I remember a story from somewhere. A man was staying in a hotel with a courtyard where there were pigeons and a woman used to come every day and throw crumbs to them. He felt prompted to give her some funds to pay for bread for this. She continued to feed the birds but still with limited bread and he asked her why she wasn't using his contribution. She replied that she had - to feed her children. They were very poor and her children were not as well fed as the birds. Did he only care about birds, and not at all for children, she asked?

We are all inclined to be particular and channel our imagined generosity and women and children who are the basis of our society are often disdained when in need. Odd isn't it!

Jens Meder said...

But did not Jesus say that rather than relying on gifts of fish from him to eat -
the needy should be prepared (taught) to catch (i.e. work for) the fish they need ?
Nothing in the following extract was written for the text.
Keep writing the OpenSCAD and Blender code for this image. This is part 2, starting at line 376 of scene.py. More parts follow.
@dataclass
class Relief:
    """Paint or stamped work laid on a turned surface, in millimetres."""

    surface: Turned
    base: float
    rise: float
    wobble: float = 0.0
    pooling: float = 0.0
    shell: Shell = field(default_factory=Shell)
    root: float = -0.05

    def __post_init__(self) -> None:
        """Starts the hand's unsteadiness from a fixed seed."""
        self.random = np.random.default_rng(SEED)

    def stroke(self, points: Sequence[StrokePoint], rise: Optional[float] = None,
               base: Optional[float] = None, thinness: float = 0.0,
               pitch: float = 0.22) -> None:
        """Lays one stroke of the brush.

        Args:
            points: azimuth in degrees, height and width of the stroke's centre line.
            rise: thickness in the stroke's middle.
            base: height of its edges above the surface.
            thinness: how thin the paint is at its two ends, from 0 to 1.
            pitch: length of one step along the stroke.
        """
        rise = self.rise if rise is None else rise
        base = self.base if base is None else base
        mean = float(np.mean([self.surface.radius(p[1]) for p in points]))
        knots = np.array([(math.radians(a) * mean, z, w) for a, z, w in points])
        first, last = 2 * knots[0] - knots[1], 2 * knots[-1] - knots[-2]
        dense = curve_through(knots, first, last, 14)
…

Do really most of the contributors here belong to the "give us more" needy ?

It is high time we systematically switch to higher personal and national wealth ownership creative savings rates for more useful productivity raising or maintenance investment and debt repayment ability - and poverty elimination eventually - with all of us participating in the effort.

The latter is achievable through the taxation system, as has been modestly initiated already through the NZ Super Fund and KiwiSaver.

Odysseus said...

Who fathered the five children and why are they not contributing to their support? There is no future in paying people to breed other than intractable poverty and a multi-generational underclass, as the last 50 years have amply shown.

Barry said...

There is one terrifying bit of information from yesterday. I heard it from Robertsons interview - that 82% of working New Zealanders get some form of welfare.
Another bit of info is that compared to 1950 Maori socio-economic status is worse today than the comparative position in 1950. Welfare has rocketed since 1950
Its reasonable to conclude that welfare only makes things worse.

Guerilla Surgeon said...

"Its reasonable to conclude that welfare only makes things worse."
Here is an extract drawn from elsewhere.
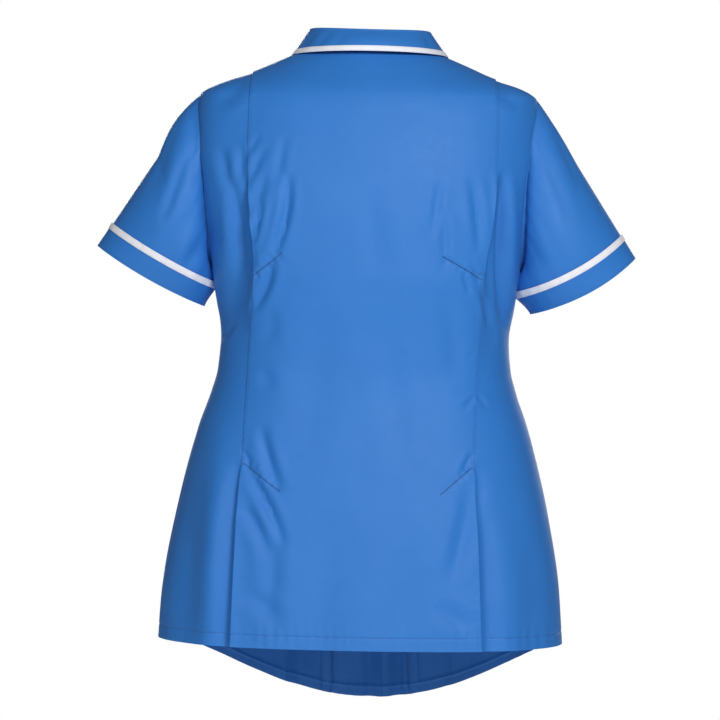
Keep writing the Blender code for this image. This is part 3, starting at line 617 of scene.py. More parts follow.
# Back side panels. Each is shaped cloth from the shoulder and armhole to the hem, sewn under the centre
# panel's fold and to the front along the side seam.
VALLEY_DEPTH = {LEFT: 1.25, RIGHT: 0.9}
ARMHOLE_SINK = 0.0006


def under_rise(face, side, angle, level):
    """Height of a side panel: it falls in beside its neighbour's fold, and a little along the armhole."""
    fold, end = fold_angle(face, side, level), side_angle(face, level)
    speed = pace(face, fold, level)
    out = np.abs(angle - fold) * speed / column(face.pleats, "reach", level)
    rise = -VALLEY_DEPTH[side] * column(face.pleats, "valley", level) * (out * np.exp(1 - out)) ** 2
    rise = rise + pucker(np.abs(angle - fold) * speed, level + 0.004)
    at_armhole = (level > UNDERARM_LEVEL) & (level < TIP_LEVEL)
    edge = np.abs(end - angle) * speed
    rise = rise - np.where(at_armhole, ARMHOLE_SINK * np.exp(-edge / 0.004), 0.0)
    return rise + np.where(at_armhole, pucker(edge, level, 0.0003, 0.009, 0.0125), 0.0)


def under_half(face, side, level, shares):
    """A side panel: from below its neighbour's fold out to the side seam or armhole."""
    fold, end = fold_angle(face, side, level), side_angle(face, level)
    tuck = column(face.pleats, "tuck", level) / pace(face, fold, level)
    hidden = np.linspace(1.0, 0.0, 6)[:-1]
    angle = fold + (end - fold) * shares
    return np.concatenate([
        lay(face, side, fold - tuck * hidden, level, 0.0 * tuck * hidden),
        lay(face, side, angle, level, under_rise(face, side, angle, level)),
    ], axis=1)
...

No, on the contrary it's reasonable to conclude that New Zealand businesses are so inefficient and reliant on cheap labour that they can't afford to pay a decent living wage to many people in our society, leaving them with no alternative but to get some form of welfare. New Zealand businesses have far too long relied on the state to give them cheap labour, training, and tax breaks of one sort or another. Per capita productivity is lamentably low because of this.
Mind you, it is arguable that we were all better off in 1950 – before Roger Douglas and his crew set out to wreck the NZ economy.